Q - Do you stay in some kind of regular contact with Paul, George, and Ringo?

A - I do, but I don't bug 'em. They've got their lives to lead. I sent this package to Paul, George and Ritchie...Ringo, sorry. Paul was so pleased with it. It says to me that the friendship between us, my loyalty, my love for them, it's a great accolade. If I boast about it, it's because I'm so thrilled.

Q - Alf, why did it take you so long to write your story?

A - It never occurred to me. Someone said to me much later, "Alf, you were with the Beatles in the times of 'Beatlemania,' you're almost obligated to tell your piece of history." I phoned them up. I talked to George and Paul four or five years ago. George suggested, after I told him I'd been to a Beatles Convention, "Why don't you do something?" Stupidly, I said, "What shall I say?" He said, "Whatever you like." The trust was there. So, they didn't worry about what I was gonna write. It didn't matter to them. Had either George, or Paul, I hadn't talked to Ringo, said "Alf we'd rather you didn't do it," I wouldn't be talking to you now. It sounds so simple, but that's the absolute gospel truth.

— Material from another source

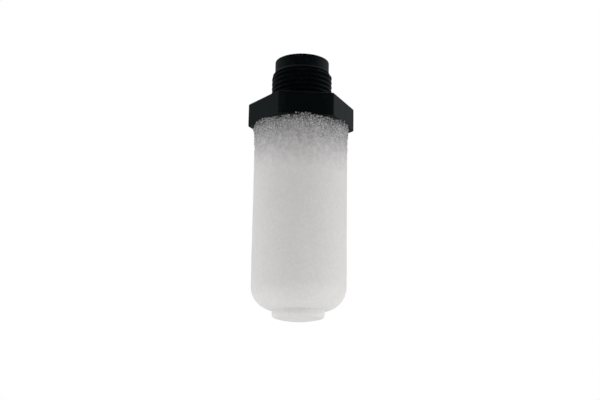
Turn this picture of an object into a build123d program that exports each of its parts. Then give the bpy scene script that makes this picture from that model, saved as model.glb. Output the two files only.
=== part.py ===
from build123d import *
import math
import os

# Pneumatic muffler: a moulded body that screws into a port, and a sintered cup pushed onto its spigot.
# All sizes are in millimetres. The origin is on the thread's axis, on the face of the hexagon that
# meets the port. +Z points out of the thread's nose, into the port, and the muffler hangs below.

# ---- Driving dimensions of the body -----------------------------------------------------------
THREAD_MAJOR_D = 16.662        # G 3/8 pipe thread, parallel
THREADS_PER_INCH = 19
SHANK_LENGTH = 12.85           # from the seat to the end of the nose
NOSE_LENGTH = 3.15             # plain stretch ahead of the thread
NOSE_STEP = 0.025              # nose radius over the thread's root radius
NOSE_EDGE_RADIUS = 0.1
LEAD_IN_ANGLE = 35.0           # cone from the nose to the first full crest, to the axis
RELIEF_HEIGHT = 2.1            # plain groove between the seat and the thread
RELIEF_STEP = 0.175            # relief radius under the thread's root radius
THREAD_END_CHAMFER = 0.5
SHANK_WALL = 1.55              # between the passage and the relief
PASSAGE_CHAMFER = 0.3
GROOVE_TURN = 102.5            # where the thread's groove starts, from +X

HEX_ACROSS_FLATS = 25.4
HEX_HEIGHT = 6.4
HEX_EDGE_RADIUS = 0.5
HEX_RIM_CHAMFER = 0.15
HEX_TURN = 5.5                 # a corner's place, from +X

SPIGOT_LENGTH = 12.0
SPIGOT_WALL = 1.9
SPIGOT_CORE_DEPTH = 3.2        # how far the spigot's wide passage goes up into the hexagon
SPIGOT_EDGE_CHAMFER = 0.4
BARB_COUNT = 3
BARB_HEIGHT = 0.35
BARB_LAND = 0.4
BARB_RAMP = 1.4
BARB_PITCH = 3.2
FIRST_BARB_DEPTH = 2.4         # from the hexagon's lower face to the first barb

# ---- Driving dimensions of the element --------------------------------------------------------
ELEMENT_D = 25.4
ELEMENT_WALL = 3.175
ELEMENT_LENGTH = 50.2          # from the hexagon to the flat end, without the boss
END_WALL = 4.0
END_CORNER_RADIUS = 6.5
CHAMBER_CORNER_RADIUS = 3.2
RIM_FLARE = 0.3
RIM_FLARE_LENGTH = 3.5
BOSS_D = 14.0
BOSS_HEIGHT = 2.8              # at the middle of its domed face
BOSS_DOME = 1.0                # how much of that height is the dome
BOSS_EDGE_RADIUS = 1.0

# ---- Clearances -------------------------------------------------------------------------------
SPIGOT_CLEARANCE = 0.075       # on radius, between the spigot and the element's bore
BARB_CLEARANCE = 0.02          # all round each barb, where it has pressed its own pocket
CUTTER_OVERSHOOT = 0.12        # how far a cutting shape stands out of what it cuts

# ---- Values worked out from them --------------------------------------------------------------
INCH = 25.4
FLANK_ANGLE = 27.5             # half of the 55 degrees between the flanks of a pipe thread
DEPTH_PER_PITCH = 0.640327
ROUNDING_PER_PITCH = 0.137329

pitch = INCH / THREADS_PER_INCH
thread_radius = THREAD_MAJOR_D / 2
root_radius = thread_radius - DEPTH_PER_PITCH * pitch
nose_radius = root_radius + NOSE_STEP
relief_radius = root_radius - RELIEF_STEP
passage_radius = relief_radius - SHANK_WALL
nose_start = SHANK_LENGTH - NOSE_LENGTH
lead_in_length = (thread_radius - nose_radius) / math.tan(math.radians(LEAD_IN_ANGLE))

element_radius = ELEMENT_D / 2
bore_radius = element_radius - ELEMENT_WALL
mouth_level = -HEX_HEIGHT
element_end = mouth_level - ELEMENT_LENGTH
chamber_end = element_end + END_WALL

spigot_radius = bore_radius - SPIGOT_CLEARANCE
spigot_core_radius = spigot_radius - SPIGOT_WALL
spigot_end = mouth_level - SPIGOT_LENGTH


def turned(points):
    """Solid of revolution about Z from a closed outline of (radius, height) points."""
    outline = Polyline(*points, close=True)
    return revolve(Plane.XZ * make_face(outline), axis=Axis.Z)


def tube_round(radius, low, high):
    """Solid cylinder about Z between two heights."""
    return Pos(0, 0, low) * Cylinder(radius, high - low, align=(Align.CENTER, Align.CENTER, Align.MIN))


def shank():
    """Blank of the thread: relief, chamfered thread diameter, lead-in cone and plain nose."""
    blank = turned([
        (0, mouth_level),
        (relief_radius, mouth_level),
        (relief_radius, RELIEF_HEIGHT),
        (thread_radius - THREAD_END_CHAMFER, RELIEF_HEIGHT),
        (thread_radius, RELIEF_HEIGHT + THREAD_END_CHAMFER),
        (thread_radius, nose_start - lead_in_length),
        (nose_radius, nose_start),
        (nose_radius, SHANK_LENGTH),
        (0, SHANK_LENGTH),
    ])
    nose_edge = blank.edges().filter_by(GeomType.CIRCLE).sort_by(Axis.Z)[-1]
    return fillet(nose_edge, NOSE_EDGE_RADIUS)


def groove_turns():
    """Right-hand helical cutters, a turn at a time, with 55 degree flanks and a round root."""
    rounding = ROUNDING_PER_PITCH * pitch
    slope = math.tan(math.radians(FLANK_ANGLE))
    foot_half = rounding * math.cos(math.radians(FLANK_ANGLE))
    foot_radius = root_radius + rounding * (1 - math.sin(math.radians(FLANK_ANGLE)))
    mouth_radius = thread_radius + CUTTER_OVERSHOOT
    mouth_half = foot_half + (mouth_radius - foot_radius) * slope

    root = ThreePointArc((foot_radius, -foot_half), (root_radius, 0), (foot_radius, foot_half))
    flanks = Polyline(
        (foot_radius, foot_half),
        (mouth_radius, mouth_half),
        (mouth_radius, -mouth_half),
        (foot_radius, -foot_half),
    )
    section = Plane.XZ * make_face(root + flanks)

    start = RELIEF_HEIGHT - mouth_half - CUTTER_OVERSHOOT
    run = nose_start - foot_half - start
    turns = math.ceil(run / pitch)
    rise = run / turns
    cutter = sweep(section, path=Helix(pitch, rise, root_radius), is_frenet=True)
    turn = 360 * rise / pitch
    return [Pos(0, 0, start + k * rise) * Rot(0, 0, GROOVE_TURN + k * turn) * cutter for k in range(turns)]


def threaded_shank():
    """Relief, thread, lead-in and nose."""
    threaded = shank()
    for cutter in groove_turns():
        threaded -= cutter
    return threaded


def hexagon():
    """Spanner hexagon, with rounded upright edges and a small chamfer around both rims."""
    outline = RegularPolygon(HEX_ACROSS_FLATS / 2, 6, major_radius=False, rotation=HEX_TURN)
    outline = fillet(outline.vertices(), HEX_EDGE_RADIUS)
    block = Pos(0, 0, mouth_level) * extrude(outline, HEX_HEIGHT)
    rims = block.faces().filter_by(Axis.Z).edges()
    return chamfer(rims, HEX_RIM_CHAMFER)


def barb(index, growth=0.0):
    """One ring barb: square face towards the hexagon, ramp towards the spigot's end."""
    top = mouth_level - FIRST_BARB_DEPTH - index * BARB_PITCH
    land_end = top - BARB_LAND
    inner = spigot_radius - BARB_HEIGHT
    outer = spigot_radius + BARB_HEIGHT + growth
    ramp_end = land_end - BARB_RAMP
    return turned([
        (inner, top + growth),
        (outer, top + growth),
        (outer, land_end - growth),
        (spigot_radius + growth, ramp_end - growth),
        (inner, ramp_end - growth),
    ])


def passage():
    """Air passage: narrow through the thread, wide through the spigot."""
    core_top = mouth_level + SPIGOT_CORE_DEPTH
    return turned([
        (0, spigot_end - CUTTER_OVERSHOOT),
        (spigot_core_radius, spigot_end - CUTTER_OVERSHOOT),
        (spigot_core_radius, core_top),
        (passage_radius, core_top),
        (passage_radius, SHANK_LENGTH - PASSAGE_CHAMFER),
        (passage_radius + PASSAGE_CHAMFER + CUTTER_OVERSHOOT, SHANK_LENGTH + CUTTER_OVERSHOOT),
        (0, SHANK_LENGTH + CUTTER_OVERSHOOT),
    ])


def threaded_body():
    """Nose, thread, hexagon and barbed spigot, moulded in one."""
    spigot = tube_round(spigot_radius, spigot_end, mouth_level)
    spigot_edge = spigot.edges().filter_by(GeomType.CIRCLE).sort_by(Axis.Z)[0]
    body = threaded_shank() + hexagon() + chamfer(spigot_edge, SPIGOT_EDGE_CHAMFER)
    for index in range(BARB_COUNT):
        body += barb(index)
    return body - passage()


def cup_outside():
    """Outside of the cup: flared rim, straight wall and a large corner radius, without the boss."""
    corner = element_end + END_CORNER_RADIUS
    flare_start = mouth_level - RIM_FLARE_LENGTH
    rim_radius = element_radius + RIM_FLARE
    end_face = Line((0, element_end), (element_radius - END_CORNER_RADIUS, element_end))
    end_corner = TangentArc(end_face @ 1, (element_radius, corner), tangent=(1, 0))
    wall = Line(end_corner @ 1, (element_radius, flare_start))
    flare = TangentArc(wall @ 1, (rim_radius, mouth_level), tangent=(0, 1))
    closing = Polyline(flare @ 1, (0, mouth_level), (0, element_end))
    outline = end_face + end_corner + wall + flare + closing
    return revolve(Plane.XZ * make_face(outline), axis=Axis.Z)


def boss():
    """Low round boss on the closed end, with a domed face and a rounded edge."""
    radius = BOSS_D / 2
    low = element_end - BOSS_HEIGHT
    dome = TangentArc((0, low), (radius, low + BOSS_DOME), tangent=(1, 0))
    side = Polyline(dome @ 1, (radius, chamber_end), (0, chamber_end), (0, low))
    section = make_face(dome + side)
    edge = section.vertices().group_by(Axis.X)[-1].sort_by(Axis.Y)[0]
    return revolve(Plane.XZ * fillet(edge, BOSS_EDGE_RADIUS), axis=Axis.Z)


def chamber():
    """Hollow of the cup, from its mouth to the closed end."""
    blank = tube_round(bore_radius, chamber_end, mouth_level)
    end_edge = blank.edges().filter_by(GeomType.CIRCLE).sort_by(Axis.Z)[0]
    return fillet(end_edge, CHAMBER_CORNER_RADIUS)


def porous_element():
    """Sintered cup, with the pockets that the barbs press into its bore."""
    cup = cup_outside() + boss() - chamber()
    for index in range(BARB_COUNT):
        cup -= barb(index, BARB_CLEARANCE)
    return cup


os.makedirs("parts", exist_ok=True)
export_step(threaded_body(), "parts/threaded_body.step")
export_step(porous_element(), "parts/porous_element.step")
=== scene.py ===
"""Looks of a pneumatic muffler: a black moulded body with a pipe thread and a white sintered cup.

Lengths are in metres. The frame's origin is on the thread's axis, on the hexagon's upper face, and
+Z points out of the nose.
"""

import math
import random

import bmesh
import bpy
from bpy.props import FloatProperty, FloatVectorProperty, IntProperty, PointerProperty
from mathutils import Euler, Matrix, Vector, noise


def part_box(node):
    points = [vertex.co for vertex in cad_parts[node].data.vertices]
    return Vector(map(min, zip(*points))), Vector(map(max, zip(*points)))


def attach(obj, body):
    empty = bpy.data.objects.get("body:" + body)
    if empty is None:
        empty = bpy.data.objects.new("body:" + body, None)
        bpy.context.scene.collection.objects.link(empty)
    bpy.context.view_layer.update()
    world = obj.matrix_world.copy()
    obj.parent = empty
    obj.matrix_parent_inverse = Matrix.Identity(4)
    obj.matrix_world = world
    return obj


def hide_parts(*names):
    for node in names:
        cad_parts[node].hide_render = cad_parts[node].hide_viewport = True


bl_info = {
    "name": "Pneumatic muffler",
    "version": (1, 0, 0),
    "blender": (4, 5, 0),
    "location": "3D View > Sidebar > Muffler",
    "description": "Sintered cup, loose beads, finishes and stage of a screw-in air silencer",
    "category": "Object",
}

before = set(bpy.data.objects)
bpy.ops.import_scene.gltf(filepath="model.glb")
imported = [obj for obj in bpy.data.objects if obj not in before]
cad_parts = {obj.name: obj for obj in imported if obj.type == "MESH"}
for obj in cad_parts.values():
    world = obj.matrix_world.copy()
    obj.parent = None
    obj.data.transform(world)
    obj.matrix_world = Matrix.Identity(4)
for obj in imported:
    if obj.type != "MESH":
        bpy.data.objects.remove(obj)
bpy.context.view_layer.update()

BODY = "root"
MM = 0.001
CUP_LOW, CUP_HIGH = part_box("porous_element")
MOUTH_LEVEL = CUP_HIGH[2]          # where the cup meets the hexagon
CUP_END = CUP_LOW[2]               # the boss's outer face
RIM_RADIUS = CUP_HIGH[0]           # widest place of the cup, at its mouth
NOSE_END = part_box("threaded_body")[1][2]
WHITE = (1.0, 1.0, 1.0)
BLACK = (0.0, 0.0, 0.0)


def length_property(name, description, default_mm):
    """Length in metres, given in millimetres."""
    return FloatProperty(name=name, description=description, default=default_mm * MM, min=0.0,
                         unit="LENGTH", subtype="DISTANCE", precision=5)


def colour_property(name, description, default):
    """Linear colour without alpha."""
    return FloatVectorProperty(name=name, description=description, default=default, size=3,
                               min=0.0, max=1.0, subtype="COLOR")


# ---- Settings ---------------------------------------------------------------------------------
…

Q - What's next for Alf Bicknell?

A - I'm already planning now, 'cause people are interested in doing a more in-depth story about me, going back from childhood and incorporating "The Beatles' Story." It's another book. I just plan on trying to spend six months a year in America with my lovely wife and spending my time between here and England and going on. I want to create something more for Beatle fans. That's the most important thing. Thirty years on, all of a sudden it's a great, big part of my life, and I think I'm extremely fortunate, and very grateful for the opportunity to put this "Personal Beatles' Diary" out, and the video. We've got other ideas to do other stuff, all connected with the Beatles. So, I just want it to be an ongoing thing.